Case ID: so3d_267/html/0016-01.html
Source: Caselaw Access Project
Author: {"author": "Per Curiam.", "license": "Public Domain", "url": "https://static.case.law/"}
Date Created: 2024-08-24T03:29:51.129683

Secret JACKSON, Appellant, v. STATE of Florida, Appellee.
    No. 4D17-2220
    District Court of Appeal of Florida, Fourth District.
    [March 6, 2019]
    Carey Haughwout, Public Defender, and Patrick B. Burke, Assistant Public Defender, West Palm Beach, for appellant.
    Ashley B. Moody, Attorney General, Tallahassee, and Deborah Koenig, Assistant Attorney General, West Palm Beach, for appellee.
   Per Curiam.

We affirm appellant's conviction and sentence for aggravated battery causing great bodily harm, which was enhanced to a first-degree felony for use of a firearm and resulted in a thirty-year prison sentence. Appellant contends that because the jury found that she used a firearm, she should have been convicted and sentenced for aggravated battery with a deadly weapon, which could not be enhanced.
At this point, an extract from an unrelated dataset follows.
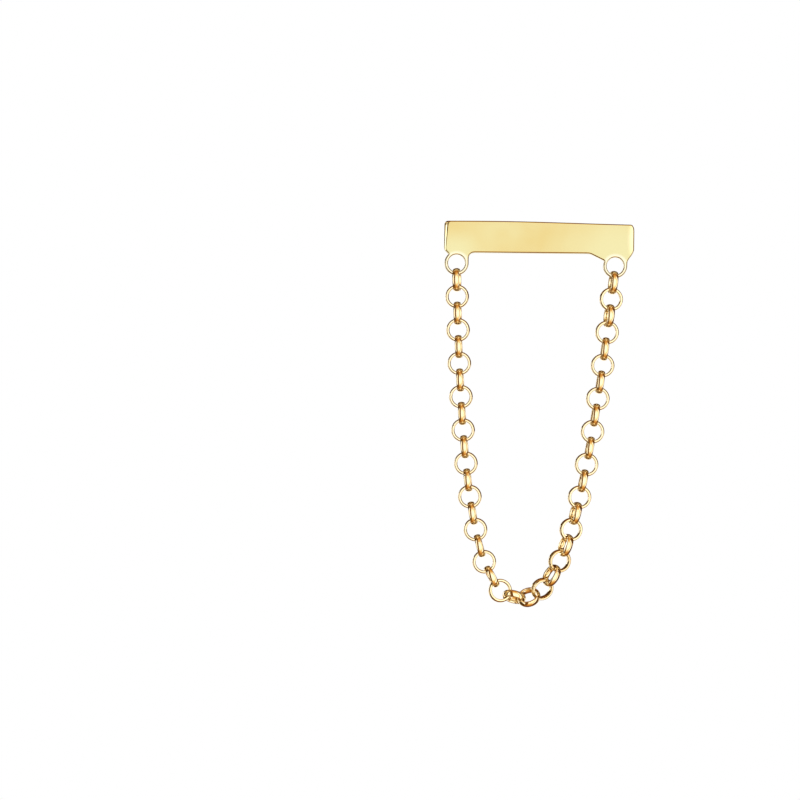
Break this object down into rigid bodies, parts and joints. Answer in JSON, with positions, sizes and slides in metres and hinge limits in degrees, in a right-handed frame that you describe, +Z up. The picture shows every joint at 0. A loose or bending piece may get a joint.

Appellant is incorrect. When the State charges a defendant with aggravated battery causing great bodily harm based on section 784.045(1)(a)1., Florida Statutes (2017), and not section 784.045(1)(a)2., a deadly weapon is not an essential element of the crime, and the crime can be reclassified upward. See Lareau v. State , 573 So.2d 813, 814 (Fla. 1991) ; see also Stoute v. State , 915 So.2d 1245, 1247 (Fla. 4th DCA 2005) (same).

We affirm as to the remaining issues raised as the claimed errors either lacked merit or were harmless beyond a reasonable doubt. See State v. DiGuilio , 491 So.2d 1129 (Fla. 1986).

Warner, Ciklin and Levine, JJ., concur.